Ainsi, on voit bien les raisons des « bonds de croissance » du dernier siècle, par exemple quand le tracteur a généralisé la force motrice dans les campagnes et libéré une nombreuse main d’œuvre pour l’industrie, ou encore lors du marché unique européen qui a supprimé les contrôles aux frontières de chaque pays de l’Union, le douanier d’antan étant l’agent anti-économique par excellence : dans les heures de queue aux frontières, son salaire avait pour effet de faire perdre des millions d’heures à des chauffeurs payés à « poireauter » dans une file d’attente. Le type même de l’économie perdant-perdant. La frontière a disparu, et la douane a été déployée dans des tâches de lutte contre les trafics avec une utilité sociale nettement plus manifeste.
Or voilà dix ans que l’économie occidentale ne trouve plus « d’aliment » pour sa croissance. Dans une économie mondiale qui glisse de plus en plus vers l’Inde, la Chine et les autres pays émergents qui ont un marché intérieur énorme à satisfaire maintenant qu’ils disposent enfin d’une véritable capacité de production financée grâce à leurs exportations, le monde « développé » des dernières décennies est en train de perdre la main. Et la crise est là qui vient sanctionner cette absence de renouvellement.

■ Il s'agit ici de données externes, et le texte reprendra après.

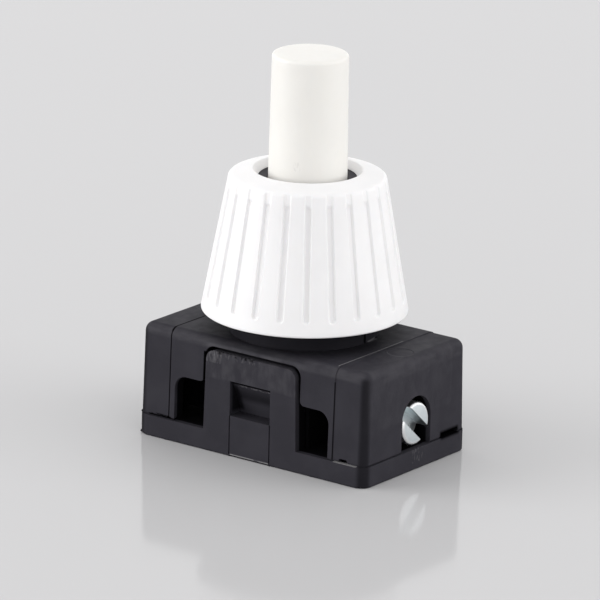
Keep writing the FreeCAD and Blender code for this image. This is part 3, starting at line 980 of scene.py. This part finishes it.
@dataclass
class ScrewCap:
    """The white fluted cap: a hollow cone round a threaded sleeve."""

    bottom_r: float = 9.405
    shoulder_r: float = 7.12
    crown_rise: float = 0.52
    hole_r: float = 4.95
    lip_r: float = 4.45
    lip_rise: float = 0.12
    ledge_drop: float = 0.72
    bore_r: float = 5.03
    sleeve_r: float = 6.18
    sleeve_lift: float = 0.45
    hollow_r: float = 7.30
    hollow_drop: float = 6.6
    rim_round: float = 0.16
    shoulder_round: float = 0.50
    hole_round: float = 0.15
    pitch: float = 1.0
    thread_depth: float = 0.42
    flutes: int = 24
    first_flute: float = math.radians(-7.65)
    core_half: float = 0.12
    floor_half: float = 0.20
    wall_halves: tuple[float, ...] = (0.245, 0.28, 0.315)
    edge_half: float = 0.36
    land_columns: int = 7
    flute_depth: float = 0.25
    foot_lift: float = 1.22
    head_drop: float = -0.04
    run_out: float = 1.35
    head_step: float = 0.30
    head_share: float = 0.6
    coarse_step: int = 4
    row_gap: float = 0.06
    seam_gap: float = 0.01
    arc_steps: tuple[int, ...] = (7, 8, 5)
    crown_rows: int = 6
    inner_steps: int = 4
    straight_from: float = 1.0
    straight_to: float = 0.3
    band_rows: tuple[int, ...] = (3, 11, 14, 8)
    thread_fade: float = 0.5
    bevel: float = 0.2
    inner_round: float = 0.25

    def __post_init__(self) -> None:
        """Reads the cap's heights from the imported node."""
        low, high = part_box("screw_cap")
        self.bottom_z = low.z / MM
        self.top_z = high.z / MM
        self.shoulder_z = self.top_z - self.crown_rise
        self.ledge_z = self.top_z - self.ledge_drop
        self.flute_foot = self.bottom_z + self.foot_lift
        self.flute_head = self.shoulder_z - self.head_drop

    def build(self, finishes: Finishes) -> None:
        """Makes the cap and seats it: a fine grid outside, and a coarser one inside with the same seams.

        Args:
            finishes: the material of each finish.
        """
        surface = Surface()
        outline = self.outside()
        turn, across = self.columns(outline[:, :1])
        depth = self.flute_cut(outline[:, 1:], across)
        fine = surface.add(polar(outline[:, :1] - depth, turn, outline[:, 1:]))
        surface.grid(fine)
        coarse_turn = turn[-1, ::self.coarse_step]
        inner = surface.add(self.inside(coarse_turn))
        surface.grid(inner)
        surface.thin_out(fine[-1], inner[0])
        surface.thin_out(fine[0], inner[-1])
        seat(surface.make("fluted_cap"), finishes, Body.CAP, Slot.WHITE, "screw_cap")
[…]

Il reste pourtant à l’Europe des ressources considérables, et elle peut dégager sur la base de ses « bonnes pratiques » qui sont réelles, et pour lesquelles son avance est importante, une stratégie de redéploiement de son avenir. Mais pour cela il lui faut aller de l’avant, dessiner un projet beaucoup plus ambitieux, éviter surtout que le « retour aux fondamentaux », sans nul doute nécessaires pour stabiliser l’économie, ne se transforme en en un repli sur soi qui ne fera qu’accentuer la crise au lieu de la résoudre.

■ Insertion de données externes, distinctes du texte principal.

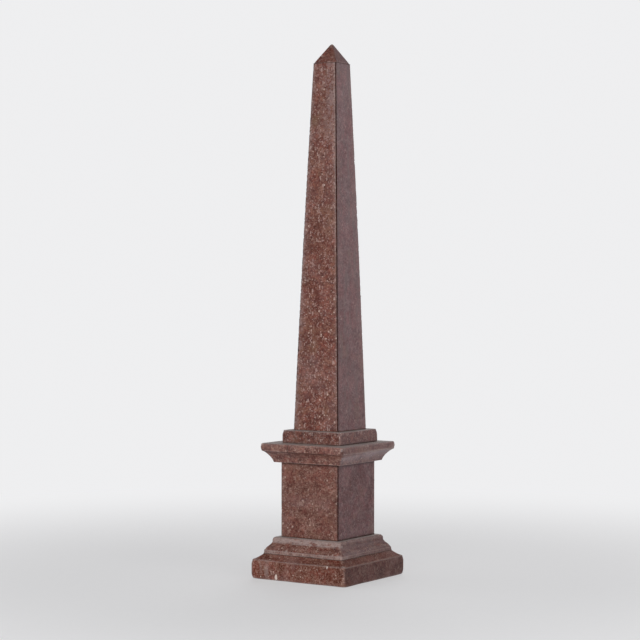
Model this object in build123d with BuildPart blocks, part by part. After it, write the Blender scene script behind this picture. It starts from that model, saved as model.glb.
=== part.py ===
"""Table obelisk of red porphyry: a tapering square shaft with a pyramidion, on a moulded square pedestal.

The plinth, the base moulding, the cornice, the step under the shaft and the pyramidion are solid blocks of
porphyry. The die and the shaft are cores of common stone faced with four sawn slabs, mitred at the corners, and
the mitres are filled with dark mastic. Thin beds of the same mastic join the blocks one on another.

Frame: millimetres, +Z up, origin at the centre of the underside. The front face looks along -Y.
"""

from build123d import *

import os
from math import sqrt

# ---- plinth ----
plinth_width = 124.6
plinth_face_height = 21.0
wash_height = 6.1  # the sloped shoulder, from the plinth's face up to its seat
wash_hollow = 0.5
plinth_shoulder_radius = 1.6  # the rounded arris between the plinth's face and its wash

# ---- base moulding ----
lower_fillet_width = 104.9
lower_fillet_height = 3.7
ogee_height = 8.5
ogee_foot_set_back = 0.5  # the little step over the lower fillet
ogee_swell = 0.3  # how far each half of the ogee leaves a straight slope
upper_fillet_width = 90.8
upper_fillet_height = 5.8
upper_fillet_radius = 3.2  # its top edge is worked to a round

# ---- die ----
die_width = 76.4
die_height = 82.8
die_slab_thickness = 6.0

# ---- cornice ----
cornice_foot_width = 88.8
cornice_width = 110.2
cove_height = 13.2
cove_hollow = 1.9
cornice_fillet_height = 8.1

# ---- step under the shaft ----
step_width = 77.7
step_height = 13.8

# ---- shaft ----
shaft_foot_width = 59.4
shaft_top_width = 30.4
shaft_height = 409.4
shaft_slab_thickness = 5.0
shaft_swell = 0.55  # how far each face stands out from a straight taper at half its height
shaft_offset_x = 1.5  # the step and the shaft were cemented a little off the pedestal's centre
shaft_offset_y = 1.5
shaft_lean_x = 1.3  # how far its head stands over from its foot
shaft_lean_y = 0.9

# ---- pyramidion ----
pyramidion_height = 22.0
tip_width = 3.6
tip_chamfer = 0.8

# ---- joints and edges ----
bed_thickness = 0.5
bed_recess = 0.8
mitre_gap = 1.0  # width of the mastic seam at a mitred corner
mitre_recess = 0.15
eased_edge = 0.8  # radius of the rubbed-down edges of the blocks

# ---- levels, worked out from the heights ----
plinth_top = plinth_face_height + wash_height
moulding_foot = plinth_top + bed_thickness
ogee_foot = moulding_foot + lower_fillet_height
ogee_top = ogee_foot + ogee_height
moulding_top = ogee_top + upper_fillet_height
die_foot = moulding_top + bed_thickness
die_top = die_foot + die_height
cornice_foot = die_top + bed_thickness
cove_top = cornice_foot + cove_height
cornice_top = cove_top + cornice_fillet_height
step_foot = cornice_top + bed_thickness
step_top = step_foot + step_height
shaft_foot = step_top + bed_thickness
shaft_top = shaft_foot + shaft_height
pyramidion_foot = shaft_top + bed_thickness
pyramidion_top = pyramidion_foot + pyramidion_height

mitre_cut = mitre_gap / sqrt(2)  # what a seam takes off a slab's face, measured along the face

SIDES = {"front": 0, "right": 90, "back": 180, "left": 270}
CORNERS = (45, 135, 225, 315)

os.makedirs("parts", exist_ok=True)


def save(part, name):
    """Labels a finished piece and writes it as the node of that name."""
    part.label = name
    export_step(part, f"parts/{name}.step")


def pedestal_plane(height):
    """Level plane on the pedestal's axis."""
    return Plane((0, 0, height))


def shaft_plane(height):
    """Level plane on the shaft's own axis, which leans a little from the shaft's foot up."""
    share = max(0.0, (height - shaft_foot) / shaft_height)
    return Plane((shaft_offset_x + shaft_lean_x * share, shaft_offset_y + shaft_lean_y * share, height))


def turned(plane, angle):
    """The same level plane with its own X turned by an angle, in degrees."""
    return plane.rotated((0, 0, angle))


# ---- solid blocks ----


def make_plinth():
    """Square plinth: an upright face, then a hollow wash that rises to the seat of the base moulding."""
    face = plinth_width / 2
    seat = lower_fillet_width / 2
    with BuildSketch(Plane.XZ) as section:
        with BuildLine():
            Polyline((0, plinth_top), (0, 0), (face, 0), (face, plinth_face_height))
            SagittaArc((face, plinth_face_height), (seat, plinth_top), wash_hollow)
            Line((seat, plinth_top), (0, plinth_top))
        make_face()
        outer = section.vertices().group_by(Axis.X)[-1].sort_by(Axis.Y)
        fillet(outer[0], eased_edge)
        fillet(outer[-1], plinth_shoulder_radius)
        mirror(about=Plane.YZ)
    with BuildPart() as plinth:
        extrude(section.sketch, amount=face, both=True)
        extrude(section.sketch.rotate(Axis.Z, 90), amount=face, both=True, mode=Mode.INTERSECT)
    save(plinth.part, "plinth")


def make_base_moulding():
    """Base moulding: lower fillet, an ogee that draws in, and an upper fillet that carries the die."""
    low = lower_fillet_width / 2
    high = upper_fillet_width / 2
    foot = (low - ogee_foot_set_back, ogee_foot)
    top = (high, ogee_top)
    middle = ((foot[0] + top[0]) / 2, (foot[1] + top[1]) / 2)
    with BuildSketch(Plane.XZ) as section:
        with BuildLine():
            Polyline((0, moulding_top), (0, moulding_foot), (low, moulding_foot), (low, ogee_foot), foot)
            SagittaArc(foot, middle, -ogee_swell)
            SagittaArc(middle, top, ogee_swell)
            Polyline(top, (high, moulding_top), (0, moulding_top))
        make_face()
        fillet(section.vertices().group_by(Axis.Y)[-1].sort_by(Axis.X)[-1], upper_fillet_radius)
        mirror(about=Plane.YZ)
    with BuildPart() as moulding:
        extrude(section.sketch, amount=low, both=True)
        extrude(section.sketch.rotate(Axis.Z, 90), amount=low, both=True, mode=Mode.INTERSECT)
    save(moulding.part, "base_moulding")


def make_cornice():
    """Cornice: a hollow cove that spreads out from the die's head to a plain fillet with a flat top."""
    foot = cornice_foot_width / 2
    face = cornice_width / 2
    with BuildSketch(Plane.XZ) as section:
        with BuildLine():
            Polyline((0, cornice_top), (0, cornice_foot), (foot, cornice_foot))
            SagittaArc((foot, cornice_foot), (face, cove_top), cove_hollow)
            Polyline((face, cove_top), (face, cornice_top), (0, cornice_top))
        make_face()
        fillet(section.vertices().group_by(Axis.Y)[-1].sort_by(Axis.X)[-1], eased_edge)
        mirror(about=Plane.YZ)
    with BuildPart() as cornice:
        extrude(section.sketch, amount=face, both=True)
        extrude(section.sketch.rotate(Axis.Z, 90), amount=face, both=True, mode=Mode.INTERSECT)
    save(cornice.part, "cornice")


def make_step():
    """Plain square step between the cornice and the shaft."""
    with BuildPart() as step:
        with BuildSketch(shaft_plane(step_foot)):
            Rectangle(step_width, step_width)
        extrude(amount=step_height)
        fillet(step.edges().filter_by(Axis.Z), eased_edge)
        fillet(step.edges().group_by(Axis.Z)[-1], eased_edge)
    save(step.part, "shaft_step")


def make_pyramidion():
    """Small solid pyramid on the head of the shaft, with a blunt, worn tip."""
    with BuildPart() as pyramidion:
        with BuildSketch(shaft_plane(pyramidion_foot)):
            Rectangle(shaft_top_width, shaft_top_width)
        with BuildSketch(shaft_plane(pyramidion_top)):
            Rectangle(tip_width, tip_width)
        loft()
        chamfer(pyramidion.edges().group_by(Axis.Z)[-1], tip_chamfer)
    save(pyramidion.part, "pyramidion")


# ---- faced blocks: a core, four mitred slabs and the mastic seams at their corners ----


def slab_outline(half_width, thickness):
    """Plan of the front slab at one level, cut back at both mitres for the seams."""
    inner = half_width - thickness
    return [
        (mitre_cut - half_width, -half_width),
        (half_width - mitre_cut, -half_width),
        (inner - mitre_cut, -inner),
        (mitre_cut - inner, -inner),
    ]


def make_slabs(name, plane_at, levels):
    """The four facing slabs. levels holds the (height, width, slab thickness) from the block's foot up."""
    for side, angle in SIDES.items():
        with BuildPart() as slab:
            for height, width, thickness in levels:
                with BuildSketch(turned(plane_at(height), angle)):
                    Polygon(*slab_outline(width / 2, thickness), align=None)
            loft()
        save(slab.part, f"{name}_slab_{side}")


def make_core(name, plane_at, levels):
    """The straight-sided core behind the slabs, its corners cut off where the seams start."""
    with BuildPart() as core:
        for height, width, thickness in (levels[0], levels[-1]):
            core_width = width - 2 * thickness
            with BuildSketch(plane_at(height)) as plan:
                Rectangle(core_width, core_width)
                chamfer(plan.vertices(), mitre_cut)
        loft()
    save(core.part, f"{name}_core")


def make_seams(name, plane_at, levels):
    """The four mastic seams, each from the core's cut corner out to just inside the slabs' edges."""
    with BuildPart() as seams:
        for angle in CORNERS:
            for height, width, thickness in levels:
                inner = (width - 2 * thickness - mitre_cut) / sqrt(2)
                outer = (width - mitre_cut) / sqrt(2) - mitre_recess
                with BuildSketch(turned(plane_at(height), angle)):
                    with Locations(((inner + outer) / 2, 0)):
                        Rectangle(outer - inner, mitre_gap)
            loft()
    save(seams.part, f"{name}_corner_seams")


def make_faced_block(name, plane_at, levels):
    """A core with its four slabs and their corner seams."""
    make_slabs(name, plane_at, levels)
    make_core(name, plane_at, levels)
    make_seams(name, plane_at, levels)


def die_levels():
    """The die is as wide at its head as at its foot."""
    return [(height, die_width, die_slab_thickness) for height in (die_foot, die_top)]


def shaft_levels():
    """The shaft tapers, and its slabs are left thicker in the middle, which gives its faces their swell."""
    middle = (shaft_foot + shaft_top) / 2
    straight_width = (shaft_foot_width + shaft_top_width) / 2
    return [
        (shaft_foot, shaft_foot_width, shaft_slab_thickness),
        (middle, straight_width + 2 * shaft_swell, shaft_slab_thickness + shaft_swell),
        (shaft_top, shaft_top_width, shaft_slab_thickness),
    ]


# ---- mastic beds ----


def make_bed(name, plane, width):
    """Thin square bed of mastic, set back from the narrower of the two blocks that it joins."""
    with BuildPart() as bed:
        with BuildSketch(plane):
            Rectangle(width - 2 * bed_recess, width - 2 * bed_recess)
        extrude(amount=bed_thickness)
    save(bed.part, f"bed_under_{name}")


make_plinth()
make_bed("base_moulding", pedestal_plane(plinth_top), lower_fillet_width)
make_base_moulding()
make_bed("die", pedestal_plane(moulding_top), die_width)
make_faced_block("die", pedestal_plane, die_levels())
make_bed("cornice", pedestal_plane(die_top), die_width)
make_cornice()
make_bed("step", shaft_plane(cornice_top), step_width)
make_step()
make_bed("shaft", shaft_plane(step_top), shaft_foot_width)
make_faced_block("shaft", shaft_plane, shaft_levels())
make_bed("pyramidion", shaft_plane(shaft_top), shaft_top_width)
make_pyramidion()
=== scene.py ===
"""Looks of the porphyry table obelisk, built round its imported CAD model, in metres.

Every stone that shows is replaced by a finer mesh of the same size, with eased, nicked and slightly uneven
edges and a procedural porphyry. The mastic between the stones shows in their corner seams and bed joints.
"""

from math import cos, pi, radians, sin, sqrt

import bpy
import numpy as np
from mathutils import Matrix, Vector, noise
from numpy.linalg import norm


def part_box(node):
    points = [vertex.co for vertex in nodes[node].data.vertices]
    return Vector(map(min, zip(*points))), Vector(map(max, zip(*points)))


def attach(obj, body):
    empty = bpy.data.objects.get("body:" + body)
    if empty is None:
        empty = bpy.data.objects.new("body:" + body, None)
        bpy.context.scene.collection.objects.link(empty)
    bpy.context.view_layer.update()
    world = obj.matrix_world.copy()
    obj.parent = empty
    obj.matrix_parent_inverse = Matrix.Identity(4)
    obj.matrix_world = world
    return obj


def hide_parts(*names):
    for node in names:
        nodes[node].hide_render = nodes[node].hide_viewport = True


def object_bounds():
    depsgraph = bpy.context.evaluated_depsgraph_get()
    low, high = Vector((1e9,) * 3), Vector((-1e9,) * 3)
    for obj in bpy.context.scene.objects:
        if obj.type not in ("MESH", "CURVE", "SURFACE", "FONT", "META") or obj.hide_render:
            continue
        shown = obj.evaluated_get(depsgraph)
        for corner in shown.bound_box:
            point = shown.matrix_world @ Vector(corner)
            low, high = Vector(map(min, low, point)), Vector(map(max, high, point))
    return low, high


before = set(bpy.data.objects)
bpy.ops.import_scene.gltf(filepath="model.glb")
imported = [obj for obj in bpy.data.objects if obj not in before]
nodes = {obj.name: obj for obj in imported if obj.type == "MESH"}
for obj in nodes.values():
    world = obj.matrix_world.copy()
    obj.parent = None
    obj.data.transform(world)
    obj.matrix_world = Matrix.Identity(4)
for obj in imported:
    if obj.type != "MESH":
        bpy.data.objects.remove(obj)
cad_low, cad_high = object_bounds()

MM = 0.001
noise.seed_set(1)  # without a seed, noise_vector differs from run to run

# ---- the blocks' finish, in millimetres ----
profile_step = 0.5  # spacing of the points along a moulding's profile
edge_ease = 0.42  # how far an arris is rubbed down
square_arris_move = 0.4  # how far easing moves a square arris, as a share of its reach
bloom_reach = 1.5  # how far from an arris the stone is rubbed pale
corner_reach = 3.0  # how far from a level arris the upright arrises are rounder
largest_corner = 0.6  # of an upright arris, as a share of the half width there
column_step = 0.72  # spacing of the points along a block's sides
ledge_width = 22.0  # how far in from its edge a block's top is meshed finely
ledge_rows = 16
ledge_crowding = 1.3  # over 1, it draws a ledge's rows together near its edge
end_return = 1.5  # how far in under a block the mesh's first ring stands
unevenness = 0.30  # how far hand-cut mouldings stray from true
unevenness_length = 22.0
broken_paleness = 2.5  # wear for each millimetre broken off a stone

# ---- the slabs' and the mastic's finish, in millimetres ----
slab_row_step = 0.75
slab_edge_offsets = np.array([0.0, 0.2, 0.42, 0.7, 1.1, 1.7, 2.5, 3.6, 5.0])
slab_columns_between = 9
mitre_steps = np.array([0.08, 0.25, 0.55])[:, None]  # where points stand along a mitre, as shares of it
mitre_cut = 0.707  # what a seam takes off a slab's face, measured along the face
slab_arris_radius = 1.6  # of the faced block's upright arrises, which the seams cut through
slab_bloom_reach = 2.6
slab_dirt_reach = 2.0
seam_stain_reach = 0.7  # how far the mastic stains the stone beside it
end_dirt_reach = 1.7
seam_columns = 5
seam_unevenness = 0.35
bed_corner_radius = 0.3
bed_hollow = 0.12  # how much deeper a bed lies at half its height
bed_unevenness = 0.22

# what is painted on the stones' points, from 0 to 1
# dirt is dirt and painted shade; wear and bleach_and_sheen also hold a painted sheen
PAINTS = ("wear", "dirt", "bleach_and_sheen", "brown", "inclusion")

# a square's corners on plan, counter-clockwise from the front left, and its sides from the front
CORNERS = ((-1, -1), (1, -1), (1, 1), (-1, 1))
SIDES = ((0, -1), (1, 0), (0, 1), (-1, 0))

# ---- nicks: (spacing along an edge, smallest radius, largest radius, depth as a share of the radius) ----
FINE = (4.5, 0.5, 1.2, 0.36)
COARSE = (28.0, 1.2, 2.8, 0.36)
ARRIS = (6.5, 0.5, 1.5, 0.36)
nick_roughness = 0.22  # how far a nick's inside strays from a sphere, as a share of its radius
nick_search = 1.25  # no nick reaches further than this share of its radius
nick_lumps = 2.1  # how close its lumps are
nick_change = 0.37  # how fast they change along the stone


# ---- shapes, in millimetres ----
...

Dans les « aliments de croissance » disponibles, à défaut d’une découverte scientifique miraculeuse révolutionnant le marché, ou d’une mine d’or ignorée, il faut se tourner vers une meilleure organisation de l’espace économique et social, notamment vis à vis des économies du voisinage avec lesquelles les échanges sont nombreux et variés : matières premières, échanges économiques, migrations.
En effet que d’énergie et d’argent gâchés dans les relations avec le reste du monde méditerranéen par exemple. Quand on voit le développement de la Turquie, qui désormais fait vivre ses enfants sur son territoire, après des décennies d’émigration massive vers l’Europe, on se dit que l’Union pour la Méditerranée devrait être une pièce maîtresse pour construire une nouvelle perspective économique au sud de l’Europe. Mais, et les participants à la dernière réunion de la commission économique de l’Assemblée Parlementaire Euromed d’Istambul l’ont fait remarquer avec amertume, pas un mot, pas une allusion dans la stratégie 2020 actuellement en débat au niveau de l’Union Européenne.
Au piège politique qui paralysait l’Union pour la Méditerranée jusque là – « tant que le conflit palestinien n’est pas réglé, rien ne peut avancer » -, vient s’ajouter le piège monétaire – « pas question d’investir tant que l’euro n’est pas hors d’affaire ». A cette réunion Pologne, Suède, Finlande et même Luxembourg sont venus fermer toutes les portes, tandis que les pays du sud concernés directement étaient soit absents (France, Italie), soit muets (Espagne, Grèce, Portugal) car trop « mal à l’aise » vis à vis de la crise de l’euro. Mais l’euro ne rebondira qu’en ouvrant de nouveaux espaces économiques porteurs, et cela ne pourra pas se faire sans volonté politique et sans investissements forts.
La stratégie 2020 de l’Union Européenne doit impérativement être revue dans ce sens.